Differentiating $y=x^{-3/2}$

Question

I'd like to differentiate $y=x^{\large\frac{-3}{2}}$. So,

$$y + dy = (x + dx)^{\large\frac{-3}{2}} = x^{\large\frac{-3}{2}}\Big(1 + \frac{dx}{x}\Big)^{\large\frac{-3}{2}}$$

is at least a start.
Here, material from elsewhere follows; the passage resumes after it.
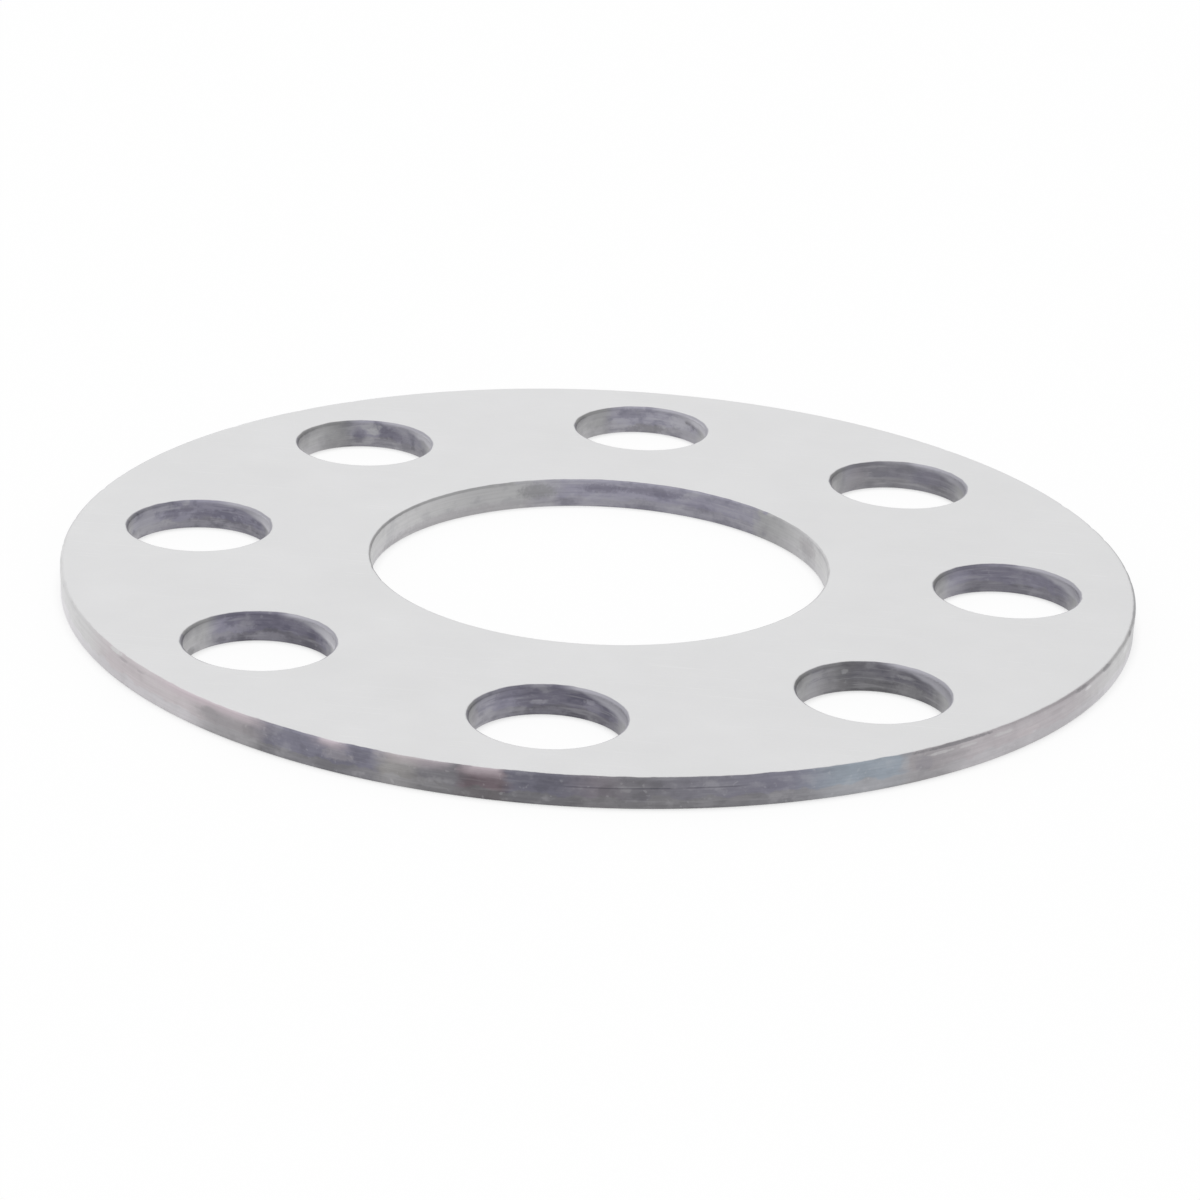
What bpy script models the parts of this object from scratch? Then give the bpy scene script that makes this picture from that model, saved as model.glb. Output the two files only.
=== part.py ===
"""Slip-on wheel spacer: one flat steel ring that goes between a wheel hub and a wheel.

The ring is blanked from plate. It has a bore that clears the hub's spigot, and a circle of
equal holes for the wheel studs. The blanking tool leaves every edge of the upper face rolled
over in a small radius. The edges of the lower face are broken with a small 45 degree chamfer.

Lengths are in metres. The origin is on the ring's axis in the plane of the lower face, and +Z
points up through the plate. The first stud hole is centred on +X.
"""

import math

import bpy

# Bolt pattern
PITCH_CIRCLE_DIAMETER = 0.100
STUD_HOLE_COUNT = 8
STUD_HOLE_DIAMETER = 0.0175

# Plate, with the land of metal that is left between each stud hole and the rim
HUB_BORE_DIAMETER = 0.0561
RIM_LAND = 0.00685
PLATE_THICKNESS = 0.0037
OUTER_DIAMETER = PITCH_CIRCLE_DIAMETER + STUD_HOLE_DIAMETER + 2 * RIM_LAND

# Edges: rolled over at the upper face, chamfered at the lower face
RIM_ROLL_RADIUS = 0.00045
BORE_ROLL_RADIUS = 0.00035
STUD_HOLE_ROLL_RADIUS = 0.00045
EDGE_CHAMFER = 0.00025

# Fineness of the round forms, in steps round the axis and along each rolled edge
RING_STEPS = 192
STUD_HOLE_STEPS = 48
ROLL_STEPS = 2

# How far a cutter stands out past each face of the plate
CUTTER_OVERRUN = 0.001
MERGE_DISTANCE = 0.000001

STEEL_COLOUR = (0.62, 0.62, 0.63, 1.0)
STEEL_ROUGHNESS = 0.38


def clear_scene():
    for obj in list(bpy.data.objects):
        bpy.data.objects.remove(obj, do_unlink=True)


def new_collection(name):
    collection = bpy.data.collections.new(name)
    bpy.context.scene.collection.children.link(collection)
    return collection


def steel_material():
    material = bpy.data.materials.new("bare_steel")
    material.use_nodes = True
    shader = material.node_tree.nodes["Principled BSDF"]
    shader.inputs["Base Color"].default_value = STEEL_COLOUR
    shader.inputs["Metallic"].default_value = 1.0
    shader.inputs["Roughness"].default_value = STEEL_ROUGHNESS
    return material


def arc(centre_radius, centre_height, radius, start_degrees, end_degrees):
    """Points (radius from the axis, height) along an arc, with 0 degrees pointing outward."""
    points = []
    for step in range(ROLL_STEPS + 1):
        share = step / ROLL_STEPS
        angle = math.radians(start_degrees + share * (end_degrees - start_degrees))
        points.append(
            (
                centre_radius + radius * math.cos(angle),
                centre_height + radius * math.sin(angle),
            )
        )
    return points


def turned_object(name, profile, closed, steps, collection):
    """Turns a profile of (radius, height) points about the object's Z axis."""
    mesh = bpy.data.meshes.new(name)
    edges = [(i, i + 1) for i in range(len(profile) - 1)]
    if closed:
        edges.append((len(profile) - 1, 0))
    mesh.from_pydata([(radius, 0.0, height) for radius, height in profile], edges, [])
    obj = bpy.data.objects.new(name, mesh)
    collection.objects.link(obj)
    screw = obj.modifiers.new("Turn", "SCREW")
    screw.axis = "Z"
    screw.angle = 2 * math.pi
    screw.steps = steps
    screw.render_steps = steps
    screw.use_merge_vertices = True
    screw.merge_threshold = MERGE_DISTANCE
    screw.use_smooth_shade = True
    return obj


def ring_profile():
    """The ring's section, down its rim, in along the lower face and up its bore."""
    rim = OUTER_DIAMETER / 2
    bore = HUB_BORE_DIAMETER / 2
    rim_roll = arc(rim - RIM_ROLL_RADIUS, PLATE_THICKNESS - RIM_ROLL_RADIUS, RIM_ROLL_RADIUS, 90, 0)
    rim_chamfer = [(rim, EDGE_CHAMFER), (rim - EDGE_CHAMFER, 0.0)]
    bore_chamfer = [(bore + EDGE_CHAMFER, 0.0), (bore, EDGE_CHAMFER)]
    bore_roll = arc(
        bore + BORE_ROLL_RADIUS, PLATE_THICKNESS - BORE_ROLL_RADIUS, BORE_ROLL_RADIUS, 180, 90
    )
    return rim_roll + rim_chamfer + bore_chamfer + bore_roll


def stud_hole_profile():
    """The section of what a stud hole removes, from its axis above the plate to its axis below."""
    hole = STUD_HOLE_DIAMETER / 2
    top = PLATE_THICKNESS + CUTTER_OVERRUN
    roll = arc(
        hole + STUD_HOLE_ROLL_RADIUS,
        PLATE_THICKNESS - STUD_HOLE_ROLL_RADIUS,
        STUD_HOLE_ROLL_RADIUS,
        90,
        180,
    )
    mouth = hole + EDGE_CHAMFER + CUTTER_OVERRUN
    above = [(0.0, top), (hole + STUD_HOLE_ROLL_RADIUS, top)]
    below = [(hole, EDGE_CHAMFER), (mouth, -CUTTER_OVERRUN), (0.0, -CUTTER_OVERRUN)]
    return above + roll + below


def make_stud_hole_cutters(collection):
    """One cutter for each stud hole, spaced evenly round the pitch circle."""
    for index in range(STUD_HOLE_COUNT):
        angle = 2 * math.pi * index / STUD_HOLE_COUNT
        name = f"stud_hole_cutter_{index + 1}"
        cutter = turned_object(name, stud_hole_profile(), False, STUD_HOLE_STEPS, collection)
        reach = PITCH_CIRCLE_DIAMETER / 2
        cutter.location = (reach * math.cos(angle), reach * math.sin(angle), 0.0)
        cutter.rotation_euler = (0.0, 0.0, angle)
        cutter.hide_render = True
        cutter.display_type = "WIRE"


def make_spacer_plate(collection, cutters):
    """The ring with its stud holes cut through."""
    plate = turned_object("spacer_plate", ring_profile(), True, RING_STEPS, collection)
    plate.data.materials.append(steel_material())
    cut = plate.modifiers.new("Stud holes", "BOOLEAN")
    cut.operation = "DIFFERENCE"
    cut.solver = "EXACT"
    cut.operand_type = "COLLECTION"
    cut.collection = cutters
    # Wide faces keep their own direction, so the faces stay flat and only the edges shade round.
    plate.modifiers.new("Flat faces", "WEIGHTED_NORMAL")
    return plate


def main():
    clear_scene()
    spacer = new_collection("wheel_spacer")
    cutters = new_collection("cutters")
    cutters.hide_render = True
    make_stud_hole_cutters(cutters)
    make_spacer_plate(spacer, cutters)


main()
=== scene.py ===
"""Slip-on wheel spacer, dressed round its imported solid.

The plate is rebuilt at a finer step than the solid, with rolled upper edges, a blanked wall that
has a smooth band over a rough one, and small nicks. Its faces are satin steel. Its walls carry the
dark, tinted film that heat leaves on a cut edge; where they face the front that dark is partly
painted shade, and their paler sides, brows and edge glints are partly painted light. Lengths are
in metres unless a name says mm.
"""

import math
import random
import typing

import bmesh
import bpy
from mathutils import Matrix, Vector, noise


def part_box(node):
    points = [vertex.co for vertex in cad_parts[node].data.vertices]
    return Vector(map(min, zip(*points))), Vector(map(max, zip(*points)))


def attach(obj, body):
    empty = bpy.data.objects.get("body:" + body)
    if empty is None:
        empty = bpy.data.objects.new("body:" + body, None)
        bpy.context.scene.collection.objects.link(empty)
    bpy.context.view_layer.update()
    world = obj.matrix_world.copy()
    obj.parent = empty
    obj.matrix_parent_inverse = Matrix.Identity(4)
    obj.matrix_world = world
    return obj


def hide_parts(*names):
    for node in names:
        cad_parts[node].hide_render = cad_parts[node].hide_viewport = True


bl_info = {
    "name": "Wheel Spacer",
    "version": (1, 0, 0),
    "blender": (4, 5, 0),
    "location": "View3D > Sidebar > Wheel Spacer",
    "description": "Makes a slip-on wheel spacer plate in satin steel and the stage it stands on",
    "category": "Add Mesh",
}

PLATE_NODE = "spacer_plate"
MM = 0.001

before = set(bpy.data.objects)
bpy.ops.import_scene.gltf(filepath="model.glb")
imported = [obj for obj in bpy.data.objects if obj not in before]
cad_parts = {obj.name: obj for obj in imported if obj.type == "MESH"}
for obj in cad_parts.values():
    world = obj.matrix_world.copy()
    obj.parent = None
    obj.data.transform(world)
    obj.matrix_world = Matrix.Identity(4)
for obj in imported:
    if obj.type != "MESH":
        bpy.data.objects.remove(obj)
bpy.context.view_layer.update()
PLATE_LOW, PLATE_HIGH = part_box(PLATE_NODE)


# Sizes and colours that a user would change


def length_property(name, description, default):
    return bpy.props.FloatProperty(name=name, description=description, default=default, unit="LENGTH")


def angle_property(name, description, degrees):
    return bpy.props.FloatProperty(
        name=name, description=description, default=math.radians(degrees), subtype="ANGLE"
    )


def share_property(name, description, default):
    return bpy.props.FloatProperty(
        name=name, description=description, default=default, min=0.0, max=1.0, subtype="FACTOR"
    )


def colour_property(name, description, default):
    return bpy.props.FloatVectorProperty(
        name=name, description=description, default=default, subtype="COLOR", size=3, min=0.0, max=1.0
    )


class SpacerSizes(bpy.types.PropertyGroup):
    outer_diameter: length_property(
        "Outer diameter", "Diameter of the rim", PLATE_HIGH.x - PLATE_LOW.x
    )
    thickness: length_property(
        "Thickness", "Distance from the hub face to the wheel face", PLATE_HIGH.z - PLATE_LOW.z
    )
    pitch_circle: length_property(
        "Pitch circle", "Diameter of the circle that the stud holes are centred on", 0.100
    )
    stud_holes: bpy.props.IntProperty(
        name="Stud holes", description="Number of stud holes on the pitch circle", default=8, min=3
    )
    stud_hole: length_property("Stud hole", "Diameter of each stud hole", 0.0175)
    hub_bore: length_property("Hub bore", "Diameter of the bore that clears the hub's spigot", 0.0561)
    rim_roll: length_property(
        "Rim roll", "Radius that blanking leaves on the upper edge of the rim", 0.00045
    )
    bore_roll: length_property(
        "Bore roll", "Radius that piercing leaves on the upper edge of the bore", 0.00035
    )
    stud_hole_roll: length_property(
        "Stud hole roll", "Radius that piercing leaves on the upper edge of a stud hole", 0.00045
    )
    edge_break: length_property("Edge break", "How far the lower edges are broken", 0.00025)
    smooth_band: share_property(
        "Smooth band", "Share of a wall, from the top, that the tool has sheared smooth", 0.4
    )
    tear_depth: length_property(
        "Tear depth", "How far the torn band below lies back from the smooth one", 0.00004
    )
    nick_depth: length_property(
        "Nick depth", "Depth of the deepest handling nick on an upper edge", 0.00010
    )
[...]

How do I calculate the parentheses?

Answer 1

Try squaring both sides and then eliminating less significant ${dy}^2$, ${dx}^2$, $dxdy$ and ${dx}^3$ etc. kind of terms.
Then you will get it.$$(y+dy)^2 = \frac{1}{(x+dx)^3}$$
$$\implies y^2+{dy}^2+2y\cdot dy = \frac{1}{x^3+{dx}^3+3x^2\cdot dx+3x\cdot {dx}^2}$$
Eliminating less significant higher degrees of $dx$ and $dy$ $$(y^2+2y\cdot dy)(x^3+3x^2\cdot dx) = 1$$
$$\implies x^3y^2+2x^3y\cdot dy+3x^2y^2\cdot dx = 1$$
Using $y = x^{-3/2}$ here, it becomes $$ 1+2x^{3/2}\cdot dy+3x^{-1}\cdot dx=1$$
$$\implies \frac{dy}{dx}=-\frac{3}{2}{x^{-5/2}}$$
Hope that helps.

Answer 2

Do you know the Binomial theorem?

Expand upto two terms

$$y + dy = (x + dx)^{\large\frac{-3}{2}} = x^{\large\frac{-3}{2}}\Big(1 + \frac{dx}{x}\Big)^{\large\frac{-3}{2}} \approx x^{\large\frac{-3}{2}}\Big(1 + \frac{(-3/2) dx}{x}\Big)^{\large1} $$

Cancel out first term, divide by $x$ and simplify to find

$$ \dfrac{dy}{dx}= -\dfrac32 x ^{-5/2}. $$